Dataset entries

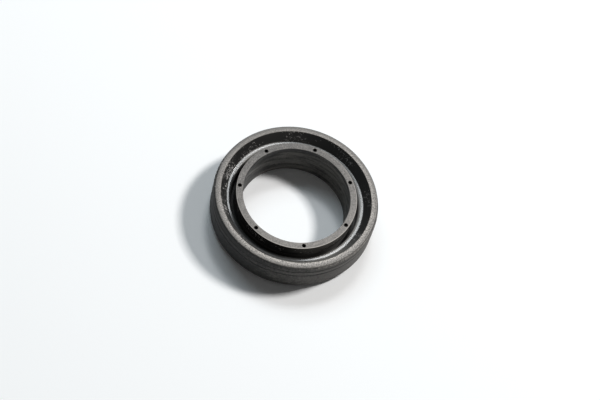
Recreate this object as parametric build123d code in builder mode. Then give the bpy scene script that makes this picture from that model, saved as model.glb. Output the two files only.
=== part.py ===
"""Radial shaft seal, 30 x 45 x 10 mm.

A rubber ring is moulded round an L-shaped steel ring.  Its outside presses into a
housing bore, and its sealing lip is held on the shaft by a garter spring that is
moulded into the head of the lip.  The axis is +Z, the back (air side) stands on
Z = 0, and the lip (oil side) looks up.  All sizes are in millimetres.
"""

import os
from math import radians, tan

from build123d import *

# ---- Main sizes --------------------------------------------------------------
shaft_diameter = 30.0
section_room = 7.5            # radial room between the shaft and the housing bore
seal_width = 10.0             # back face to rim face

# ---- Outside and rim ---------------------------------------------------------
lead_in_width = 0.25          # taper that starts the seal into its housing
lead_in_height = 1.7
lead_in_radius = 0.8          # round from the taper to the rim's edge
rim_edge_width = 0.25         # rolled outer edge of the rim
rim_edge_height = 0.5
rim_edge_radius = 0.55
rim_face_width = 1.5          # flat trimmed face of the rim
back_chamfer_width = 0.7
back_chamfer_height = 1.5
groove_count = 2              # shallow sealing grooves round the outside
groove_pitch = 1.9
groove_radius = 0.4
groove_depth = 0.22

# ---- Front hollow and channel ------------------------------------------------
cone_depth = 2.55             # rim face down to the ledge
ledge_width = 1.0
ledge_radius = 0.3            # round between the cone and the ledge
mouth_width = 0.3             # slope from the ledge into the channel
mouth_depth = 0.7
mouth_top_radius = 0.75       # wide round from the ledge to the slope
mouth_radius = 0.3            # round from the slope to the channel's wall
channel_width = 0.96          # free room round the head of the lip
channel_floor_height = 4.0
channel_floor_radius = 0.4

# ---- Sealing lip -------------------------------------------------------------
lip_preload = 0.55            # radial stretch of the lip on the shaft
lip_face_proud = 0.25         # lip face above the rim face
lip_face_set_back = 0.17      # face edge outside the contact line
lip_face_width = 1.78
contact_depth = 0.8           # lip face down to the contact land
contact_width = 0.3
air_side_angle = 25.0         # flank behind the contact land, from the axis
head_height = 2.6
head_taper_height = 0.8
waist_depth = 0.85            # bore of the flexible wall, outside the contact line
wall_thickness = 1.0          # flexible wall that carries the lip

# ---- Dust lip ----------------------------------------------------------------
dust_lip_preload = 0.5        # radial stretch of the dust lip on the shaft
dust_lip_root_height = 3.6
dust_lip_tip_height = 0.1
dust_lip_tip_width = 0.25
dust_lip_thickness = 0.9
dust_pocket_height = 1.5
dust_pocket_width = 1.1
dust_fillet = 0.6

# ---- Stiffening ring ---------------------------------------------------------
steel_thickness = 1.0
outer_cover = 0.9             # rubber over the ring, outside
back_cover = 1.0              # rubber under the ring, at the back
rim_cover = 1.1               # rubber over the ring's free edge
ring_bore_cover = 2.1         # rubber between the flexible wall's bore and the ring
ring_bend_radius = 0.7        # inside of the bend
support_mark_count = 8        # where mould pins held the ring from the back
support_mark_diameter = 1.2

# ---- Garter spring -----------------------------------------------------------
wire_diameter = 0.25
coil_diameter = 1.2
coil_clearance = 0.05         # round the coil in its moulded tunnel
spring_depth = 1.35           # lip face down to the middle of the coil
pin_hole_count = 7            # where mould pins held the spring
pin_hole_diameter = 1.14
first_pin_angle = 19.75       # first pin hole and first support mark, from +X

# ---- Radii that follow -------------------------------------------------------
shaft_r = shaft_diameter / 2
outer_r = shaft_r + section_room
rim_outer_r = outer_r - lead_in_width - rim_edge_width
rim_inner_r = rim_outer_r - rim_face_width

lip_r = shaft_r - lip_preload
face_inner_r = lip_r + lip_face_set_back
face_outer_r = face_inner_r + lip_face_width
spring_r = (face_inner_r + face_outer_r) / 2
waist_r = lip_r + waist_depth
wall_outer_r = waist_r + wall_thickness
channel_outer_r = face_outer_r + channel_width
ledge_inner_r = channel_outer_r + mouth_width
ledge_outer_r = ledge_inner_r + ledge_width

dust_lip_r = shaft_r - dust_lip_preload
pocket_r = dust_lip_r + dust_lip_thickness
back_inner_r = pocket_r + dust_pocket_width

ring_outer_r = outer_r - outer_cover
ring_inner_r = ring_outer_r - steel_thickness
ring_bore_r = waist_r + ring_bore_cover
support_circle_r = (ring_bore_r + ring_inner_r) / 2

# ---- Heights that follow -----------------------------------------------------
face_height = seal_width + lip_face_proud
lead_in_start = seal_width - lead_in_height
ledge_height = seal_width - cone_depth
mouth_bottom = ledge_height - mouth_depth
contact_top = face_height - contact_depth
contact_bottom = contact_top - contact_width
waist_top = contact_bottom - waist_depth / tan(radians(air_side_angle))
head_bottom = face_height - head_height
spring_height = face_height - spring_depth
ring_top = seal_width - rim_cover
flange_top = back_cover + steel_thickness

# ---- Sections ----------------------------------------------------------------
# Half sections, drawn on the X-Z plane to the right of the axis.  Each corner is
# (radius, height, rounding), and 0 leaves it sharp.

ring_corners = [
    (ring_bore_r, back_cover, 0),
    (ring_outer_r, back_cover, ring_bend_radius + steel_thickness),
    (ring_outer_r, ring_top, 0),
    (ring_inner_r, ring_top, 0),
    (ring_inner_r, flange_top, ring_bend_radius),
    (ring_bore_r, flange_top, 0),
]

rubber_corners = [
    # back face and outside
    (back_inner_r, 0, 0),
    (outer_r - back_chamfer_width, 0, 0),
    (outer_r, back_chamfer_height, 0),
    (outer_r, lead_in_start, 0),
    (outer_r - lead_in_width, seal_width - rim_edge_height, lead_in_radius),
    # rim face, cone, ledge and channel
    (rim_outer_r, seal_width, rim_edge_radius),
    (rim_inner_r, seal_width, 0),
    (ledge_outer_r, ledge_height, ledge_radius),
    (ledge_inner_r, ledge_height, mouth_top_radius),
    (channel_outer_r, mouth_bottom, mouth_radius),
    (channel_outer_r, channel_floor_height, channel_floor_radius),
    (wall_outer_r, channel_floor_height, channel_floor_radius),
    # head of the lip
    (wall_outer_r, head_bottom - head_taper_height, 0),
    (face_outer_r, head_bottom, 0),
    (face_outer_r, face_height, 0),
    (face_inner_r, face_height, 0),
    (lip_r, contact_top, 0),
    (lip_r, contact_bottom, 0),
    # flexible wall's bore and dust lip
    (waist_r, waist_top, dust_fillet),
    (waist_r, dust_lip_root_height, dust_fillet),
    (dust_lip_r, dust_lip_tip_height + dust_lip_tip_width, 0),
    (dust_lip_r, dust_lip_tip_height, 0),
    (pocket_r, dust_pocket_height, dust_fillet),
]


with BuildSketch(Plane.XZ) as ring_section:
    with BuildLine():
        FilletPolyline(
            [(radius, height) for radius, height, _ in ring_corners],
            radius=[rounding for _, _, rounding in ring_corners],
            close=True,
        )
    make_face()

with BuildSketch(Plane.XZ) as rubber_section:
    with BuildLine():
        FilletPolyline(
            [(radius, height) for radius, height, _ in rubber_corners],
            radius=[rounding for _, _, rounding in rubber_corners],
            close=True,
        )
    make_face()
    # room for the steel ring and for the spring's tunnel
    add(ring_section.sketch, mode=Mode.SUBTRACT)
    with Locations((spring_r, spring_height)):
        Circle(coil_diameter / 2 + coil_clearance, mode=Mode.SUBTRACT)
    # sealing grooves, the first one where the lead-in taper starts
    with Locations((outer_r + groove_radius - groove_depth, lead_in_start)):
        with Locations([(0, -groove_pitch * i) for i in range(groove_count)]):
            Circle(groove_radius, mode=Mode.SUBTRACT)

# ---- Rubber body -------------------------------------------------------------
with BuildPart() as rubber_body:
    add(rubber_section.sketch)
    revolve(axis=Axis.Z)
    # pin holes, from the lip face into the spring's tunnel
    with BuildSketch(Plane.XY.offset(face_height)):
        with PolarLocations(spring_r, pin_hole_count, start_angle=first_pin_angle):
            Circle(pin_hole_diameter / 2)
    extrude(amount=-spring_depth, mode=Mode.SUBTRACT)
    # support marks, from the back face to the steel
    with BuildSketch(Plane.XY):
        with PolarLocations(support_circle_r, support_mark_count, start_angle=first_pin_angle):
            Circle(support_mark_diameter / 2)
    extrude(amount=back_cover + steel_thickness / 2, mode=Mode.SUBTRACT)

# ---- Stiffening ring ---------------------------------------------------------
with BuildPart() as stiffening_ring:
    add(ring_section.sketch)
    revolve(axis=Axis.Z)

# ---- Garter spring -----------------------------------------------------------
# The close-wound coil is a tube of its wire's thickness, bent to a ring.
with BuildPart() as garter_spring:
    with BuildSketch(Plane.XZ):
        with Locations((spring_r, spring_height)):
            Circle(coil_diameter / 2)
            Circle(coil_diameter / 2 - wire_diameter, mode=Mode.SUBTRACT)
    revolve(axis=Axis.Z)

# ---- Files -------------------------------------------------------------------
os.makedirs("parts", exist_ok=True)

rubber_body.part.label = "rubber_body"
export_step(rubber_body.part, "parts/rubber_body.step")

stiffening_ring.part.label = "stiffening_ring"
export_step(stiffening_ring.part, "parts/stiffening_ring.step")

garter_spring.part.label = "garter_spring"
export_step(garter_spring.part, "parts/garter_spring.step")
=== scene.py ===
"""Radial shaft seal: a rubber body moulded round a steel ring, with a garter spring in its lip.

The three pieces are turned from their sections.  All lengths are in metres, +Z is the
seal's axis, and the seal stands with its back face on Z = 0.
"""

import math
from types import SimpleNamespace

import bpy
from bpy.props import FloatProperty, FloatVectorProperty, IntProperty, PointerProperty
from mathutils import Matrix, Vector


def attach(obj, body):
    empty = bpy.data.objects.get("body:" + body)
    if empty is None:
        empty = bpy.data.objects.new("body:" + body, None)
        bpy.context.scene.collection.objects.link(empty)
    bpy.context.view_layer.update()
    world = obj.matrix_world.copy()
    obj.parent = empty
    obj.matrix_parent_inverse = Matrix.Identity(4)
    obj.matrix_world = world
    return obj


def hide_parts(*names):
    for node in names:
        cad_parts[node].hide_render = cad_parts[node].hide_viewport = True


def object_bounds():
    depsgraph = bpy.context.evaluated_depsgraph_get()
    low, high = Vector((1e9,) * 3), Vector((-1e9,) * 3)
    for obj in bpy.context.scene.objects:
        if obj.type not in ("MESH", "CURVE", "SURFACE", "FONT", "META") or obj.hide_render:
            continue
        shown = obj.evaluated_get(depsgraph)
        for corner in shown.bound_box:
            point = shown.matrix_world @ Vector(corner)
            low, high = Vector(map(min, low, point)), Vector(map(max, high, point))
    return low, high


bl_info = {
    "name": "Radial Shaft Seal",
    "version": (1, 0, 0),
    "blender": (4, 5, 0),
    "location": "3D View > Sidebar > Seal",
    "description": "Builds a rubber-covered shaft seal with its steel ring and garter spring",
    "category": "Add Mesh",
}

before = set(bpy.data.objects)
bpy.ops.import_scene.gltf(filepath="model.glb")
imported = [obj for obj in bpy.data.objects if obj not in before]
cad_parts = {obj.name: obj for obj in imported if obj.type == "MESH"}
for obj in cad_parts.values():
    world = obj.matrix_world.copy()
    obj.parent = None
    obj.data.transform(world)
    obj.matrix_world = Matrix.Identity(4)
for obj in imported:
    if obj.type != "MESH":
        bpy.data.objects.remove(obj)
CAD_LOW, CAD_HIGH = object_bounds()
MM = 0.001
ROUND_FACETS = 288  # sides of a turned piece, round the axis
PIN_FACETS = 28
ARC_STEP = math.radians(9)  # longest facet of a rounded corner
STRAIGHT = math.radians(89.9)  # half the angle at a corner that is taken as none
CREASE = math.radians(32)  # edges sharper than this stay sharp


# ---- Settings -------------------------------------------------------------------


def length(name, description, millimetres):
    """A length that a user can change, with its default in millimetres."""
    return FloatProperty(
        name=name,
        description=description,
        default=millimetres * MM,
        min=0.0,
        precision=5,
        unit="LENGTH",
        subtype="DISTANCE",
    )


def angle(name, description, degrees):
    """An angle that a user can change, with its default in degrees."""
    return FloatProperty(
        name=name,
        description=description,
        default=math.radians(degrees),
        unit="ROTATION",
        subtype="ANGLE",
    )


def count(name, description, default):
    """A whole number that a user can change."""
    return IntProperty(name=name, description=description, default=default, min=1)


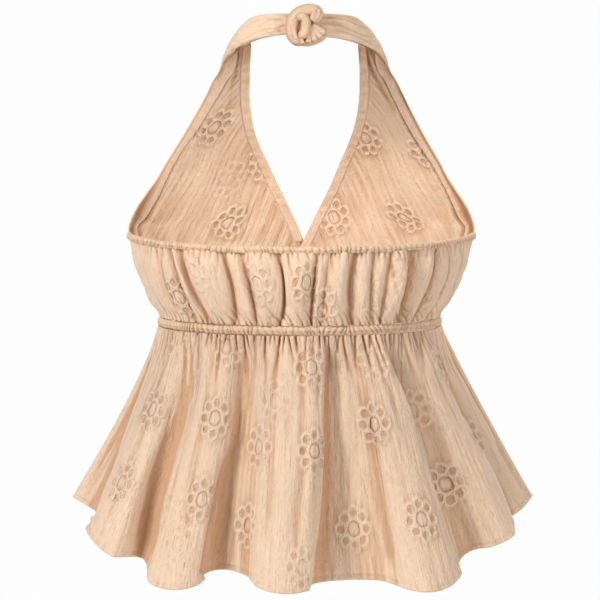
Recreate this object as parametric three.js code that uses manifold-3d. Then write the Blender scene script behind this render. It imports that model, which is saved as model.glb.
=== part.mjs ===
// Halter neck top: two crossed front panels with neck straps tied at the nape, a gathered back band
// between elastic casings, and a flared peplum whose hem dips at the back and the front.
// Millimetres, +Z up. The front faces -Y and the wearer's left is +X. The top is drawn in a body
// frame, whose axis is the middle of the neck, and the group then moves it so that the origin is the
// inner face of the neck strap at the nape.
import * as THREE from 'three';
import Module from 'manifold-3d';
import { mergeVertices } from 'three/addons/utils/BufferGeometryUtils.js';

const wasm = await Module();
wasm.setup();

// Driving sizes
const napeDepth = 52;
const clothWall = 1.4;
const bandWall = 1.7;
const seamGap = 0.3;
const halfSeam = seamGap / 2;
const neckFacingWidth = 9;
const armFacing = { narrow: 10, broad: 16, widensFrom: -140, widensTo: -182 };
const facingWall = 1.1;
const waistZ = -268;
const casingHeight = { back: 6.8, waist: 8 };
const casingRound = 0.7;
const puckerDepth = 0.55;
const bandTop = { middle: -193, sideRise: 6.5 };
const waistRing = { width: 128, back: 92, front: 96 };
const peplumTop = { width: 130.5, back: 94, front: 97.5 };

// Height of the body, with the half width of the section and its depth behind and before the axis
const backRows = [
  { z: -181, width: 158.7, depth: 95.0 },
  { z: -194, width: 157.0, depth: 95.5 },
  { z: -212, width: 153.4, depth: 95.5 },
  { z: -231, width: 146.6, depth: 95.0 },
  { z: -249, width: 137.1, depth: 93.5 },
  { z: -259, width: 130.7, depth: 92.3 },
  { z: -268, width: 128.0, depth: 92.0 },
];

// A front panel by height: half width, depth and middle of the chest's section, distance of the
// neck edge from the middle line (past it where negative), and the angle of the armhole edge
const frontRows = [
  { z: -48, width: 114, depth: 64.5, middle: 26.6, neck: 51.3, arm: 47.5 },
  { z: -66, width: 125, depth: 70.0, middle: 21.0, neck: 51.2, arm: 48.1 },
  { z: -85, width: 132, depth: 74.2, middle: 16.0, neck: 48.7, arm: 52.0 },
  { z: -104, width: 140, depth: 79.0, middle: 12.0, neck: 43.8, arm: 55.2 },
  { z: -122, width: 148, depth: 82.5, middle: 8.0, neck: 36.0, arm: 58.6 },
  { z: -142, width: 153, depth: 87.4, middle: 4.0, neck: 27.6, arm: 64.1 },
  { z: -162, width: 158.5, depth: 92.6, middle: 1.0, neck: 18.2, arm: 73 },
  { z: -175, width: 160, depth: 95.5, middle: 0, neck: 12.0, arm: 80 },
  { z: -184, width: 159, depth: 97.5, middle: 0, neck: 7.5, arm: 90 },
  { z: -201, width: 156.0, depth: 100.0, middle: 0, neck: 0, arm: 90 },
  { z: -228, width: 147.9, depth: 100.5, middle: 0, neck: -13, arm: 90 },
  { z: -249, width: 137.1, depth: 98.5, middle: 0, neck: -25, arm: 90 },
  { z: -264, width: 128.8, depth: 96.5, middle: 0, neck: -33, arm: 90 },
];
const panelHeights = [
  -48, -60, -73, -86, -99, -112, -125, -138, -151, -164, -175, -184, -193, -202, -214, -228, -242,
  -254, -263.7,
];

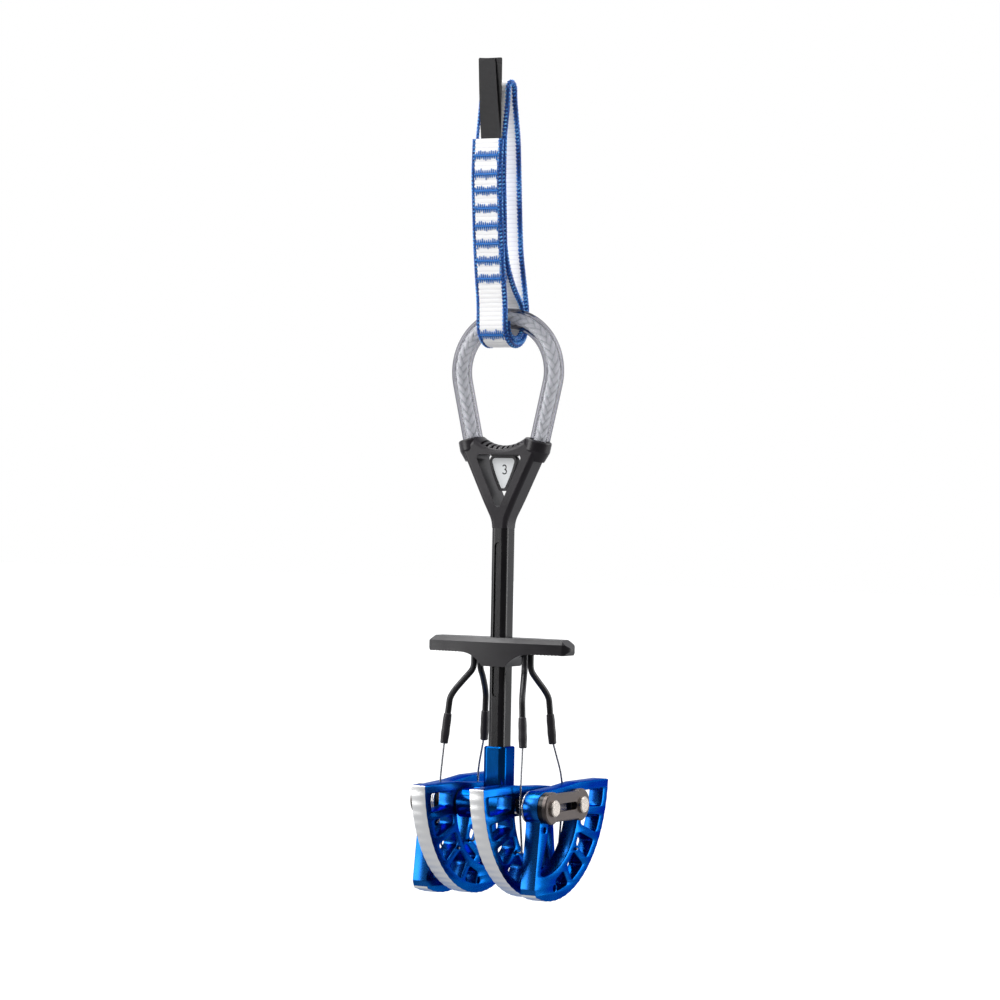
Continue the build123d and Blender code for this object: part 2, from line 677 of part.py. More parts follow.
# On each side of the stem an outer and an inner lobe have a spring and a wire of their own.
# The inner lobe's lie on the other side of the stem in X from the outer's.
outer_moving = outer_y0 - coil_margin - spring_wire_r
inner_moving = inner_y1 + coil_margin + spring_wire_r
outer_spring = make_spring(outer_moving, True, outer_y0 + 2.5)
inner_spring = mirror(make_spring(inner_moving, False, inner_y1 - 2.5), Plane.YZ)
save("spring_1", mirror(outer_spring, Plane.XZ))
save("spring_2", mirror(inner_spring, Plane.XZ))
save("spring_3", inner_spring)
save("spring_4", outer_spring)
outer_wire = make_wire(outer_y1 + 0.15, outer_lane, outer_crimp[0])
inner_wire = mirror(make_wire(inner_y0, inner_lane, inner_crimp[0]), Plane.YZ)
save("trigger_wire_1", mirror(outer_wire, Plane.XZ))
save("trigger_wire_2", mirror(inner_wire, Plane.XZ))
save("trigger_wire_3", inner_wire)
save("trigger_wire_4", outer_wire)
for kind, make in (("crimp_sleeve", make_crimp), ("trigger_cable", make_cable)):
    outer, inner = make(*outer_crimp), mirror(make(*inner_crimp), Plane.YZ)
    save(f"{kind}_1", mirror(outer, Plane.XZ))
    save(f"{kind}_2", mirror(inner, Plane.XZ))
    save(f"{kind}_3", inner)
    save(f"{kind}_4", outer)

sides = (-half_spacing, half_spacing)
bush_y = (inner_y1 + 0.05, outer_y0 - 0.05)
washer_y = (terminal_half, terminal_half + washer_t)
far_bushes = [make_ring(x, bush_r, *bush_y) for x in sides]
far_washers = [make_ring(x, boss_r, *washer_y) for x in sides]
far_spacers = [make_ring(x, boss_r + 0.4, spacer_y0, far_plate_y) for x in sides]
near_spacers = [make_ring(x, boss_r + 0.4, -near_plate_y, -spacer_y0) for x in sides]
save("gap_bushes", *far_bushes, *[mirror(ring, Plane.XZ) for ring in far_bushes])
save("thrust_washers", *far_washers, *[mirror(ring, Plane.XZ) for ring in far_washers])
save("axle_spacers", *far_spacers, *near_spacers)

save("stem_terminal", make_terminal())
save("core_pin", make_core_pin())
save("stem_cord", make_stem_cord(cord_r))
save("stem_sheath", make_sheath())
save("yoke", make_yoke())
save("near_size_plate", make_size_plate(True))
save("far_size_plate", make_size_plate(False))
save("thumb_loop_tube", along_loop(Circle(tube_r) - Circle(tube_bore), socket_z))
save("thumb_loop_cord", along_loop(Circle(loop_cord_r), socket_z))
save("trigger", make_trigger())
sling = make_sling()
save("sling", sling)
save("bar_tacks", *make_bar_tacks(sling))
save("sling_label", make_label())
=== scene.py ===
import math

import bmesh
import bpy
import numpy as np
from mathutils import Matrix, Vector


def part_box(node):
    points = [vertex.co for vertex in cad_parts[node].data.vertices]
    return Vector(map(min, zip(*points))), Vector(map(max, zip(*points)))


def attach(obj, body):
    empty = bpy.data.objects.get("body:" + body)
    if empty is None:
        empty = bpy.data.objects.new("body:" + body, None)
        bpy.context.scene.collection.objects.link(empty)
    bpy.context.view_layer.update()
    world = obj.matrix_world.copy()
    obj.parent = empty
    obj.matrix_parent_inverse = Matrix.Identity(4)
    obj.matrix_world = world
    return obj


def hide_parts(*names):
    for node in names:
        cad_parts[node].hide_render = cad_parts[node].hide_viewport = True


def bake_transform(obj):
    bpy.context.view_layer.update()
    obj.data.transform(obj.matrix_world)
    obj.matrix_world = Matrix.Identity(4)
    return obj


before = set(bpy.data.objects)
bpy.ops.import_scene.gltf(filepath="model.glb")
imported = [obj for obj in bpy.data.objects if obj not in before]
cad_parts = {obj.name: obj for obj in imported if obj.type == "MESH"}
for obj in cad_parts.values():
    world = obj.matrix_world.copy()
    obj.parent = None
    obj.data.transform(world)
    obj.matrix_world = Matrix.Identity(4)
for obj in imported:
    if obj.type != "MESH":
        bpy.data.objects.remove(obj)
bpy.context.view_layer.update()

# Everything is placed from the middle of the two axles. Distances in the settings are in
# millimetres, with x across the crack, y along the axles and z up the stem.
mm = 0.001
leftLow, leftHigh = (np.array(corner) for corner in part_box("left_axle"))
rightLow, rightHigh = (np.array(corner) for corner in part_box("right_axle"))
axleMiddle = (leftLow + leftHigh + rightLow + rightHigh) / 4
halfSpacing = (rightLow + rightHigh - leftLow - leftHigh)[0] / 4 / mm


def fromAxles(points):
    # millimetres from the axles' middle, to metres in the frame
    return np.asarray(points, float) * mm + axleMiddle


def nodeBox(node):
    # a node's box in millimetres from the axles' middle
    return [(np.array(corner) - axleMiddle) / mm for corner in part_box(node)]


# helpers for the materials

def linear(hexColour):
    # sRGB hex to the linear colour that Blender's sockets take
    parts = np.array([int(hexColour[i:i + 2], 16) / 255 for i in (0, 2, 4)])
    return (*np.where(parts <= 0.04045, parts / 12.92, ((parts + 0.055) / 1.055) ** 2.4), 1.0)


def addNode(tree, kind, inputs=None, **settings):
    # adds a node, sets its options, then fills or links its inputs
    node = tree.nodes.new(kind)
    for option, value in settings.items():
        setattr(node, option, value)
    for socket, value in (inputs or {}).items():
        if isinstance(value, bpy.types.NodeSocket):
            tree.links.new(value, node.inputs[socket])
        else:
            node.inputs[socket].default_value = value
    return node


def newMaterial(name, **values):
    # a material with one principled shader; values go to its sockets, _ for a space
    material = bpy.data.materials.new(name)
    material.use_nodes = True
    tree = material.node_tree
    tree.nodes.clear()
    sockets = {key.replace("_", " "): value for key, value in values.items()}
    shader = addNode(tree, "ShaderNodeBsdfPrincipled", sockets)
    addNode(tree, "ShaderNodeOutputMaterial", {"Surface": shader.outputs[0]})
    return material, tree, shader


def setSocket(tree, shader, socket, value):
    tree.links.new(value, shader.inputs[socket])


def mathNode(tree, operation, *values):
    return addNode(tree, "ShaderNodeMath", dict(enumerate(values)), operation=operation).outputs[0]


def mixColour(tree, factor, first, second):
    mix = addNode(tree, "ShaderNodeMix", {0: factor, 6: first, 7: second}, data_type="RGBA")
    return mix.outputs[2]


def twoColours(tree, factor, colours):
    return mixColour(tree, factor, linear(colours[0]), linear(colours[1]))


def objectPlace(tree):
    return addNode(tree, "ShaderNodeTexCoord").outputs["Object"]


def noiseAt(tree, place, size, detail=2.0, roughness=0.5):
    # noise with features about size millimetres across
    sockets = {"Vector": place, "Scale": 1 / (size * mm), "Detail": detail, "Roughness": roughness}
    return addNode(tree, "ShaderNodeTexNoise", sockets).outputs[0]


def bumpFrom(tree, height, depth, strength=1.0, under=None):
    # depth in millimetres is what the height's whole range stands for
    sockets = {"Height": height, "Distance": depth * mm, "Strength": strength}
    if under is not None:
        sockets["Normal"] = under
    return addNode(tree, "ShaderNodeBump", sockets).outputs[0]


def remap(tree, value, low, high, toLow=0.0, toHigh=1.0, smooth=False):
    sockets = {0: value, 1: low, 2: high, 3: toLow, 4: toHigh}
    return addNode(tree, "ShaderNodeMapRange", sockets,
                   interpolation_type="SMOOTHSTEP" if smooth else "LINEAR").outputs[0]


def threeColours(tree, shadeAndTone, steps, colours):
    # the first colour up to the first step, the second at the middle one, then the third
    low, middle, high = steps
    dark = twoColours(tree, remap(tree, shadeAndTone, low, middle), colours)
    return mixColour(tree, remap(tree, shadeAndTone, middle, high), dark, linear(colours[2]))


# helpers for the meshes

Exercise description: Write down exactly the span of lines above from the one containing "# ---- Files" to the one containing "depsgraph = bpy.context.evaluated_depsgraph_get()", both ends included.

Task result:
# ---- Files -------------------------------------------------------------------
os.makedirs("parts", exist_ok=True)

rubber_body.part.label = "rubber_body"
export_step(rubber_body.part, "parts/rubber_body.step")

stiffening_ring.part.label = "stiffening_ring"
export_step(stiffening_ring.part, "parts/stiffening_ring.step")

garter_spring.part.label = "garter_spring"
export_step(garter_spring.part, "parts/garter_spring.step")
=== scene.py ===
"""Radial shaft seal: a rubber body moulded round a steel ring, with a garter spring in its lip.

The three pieces are turned from their sections.  All lengths are in metres, +Z is the
seal's axis, and the seal stands with its back face on Z = 0.
"""

import math
from types import SimpleNamespace

import bpy
from bpy.props import FloatProperty, FloatVectorProperty, IntProperty, PointerProperty
from mathutils import Matrix, Vector


def attach(obj, body):
    empty = bpy.data.objects.get("body:" + body)
    if empty is None:
        empty = bpy.data.objects.new("body:" + body, None)
        bpy.context.scene.collection.objects.link(empty)
    bpy.context.view_layer.update()
    world = obj.matrix_world.copy()
    obj.parent = empty
    obj.matrix_parent_inverse = Matrix.Identity(4)
    obj.matrix_world = world
    return obj


def hide_parts(*names):
    for node in names:
        cad_parts[node].hide_render = cad_parts[node].hide_viewport = True


def object_bounds():
    depsgraph = bpy.context.evaluated_depsgraph_get()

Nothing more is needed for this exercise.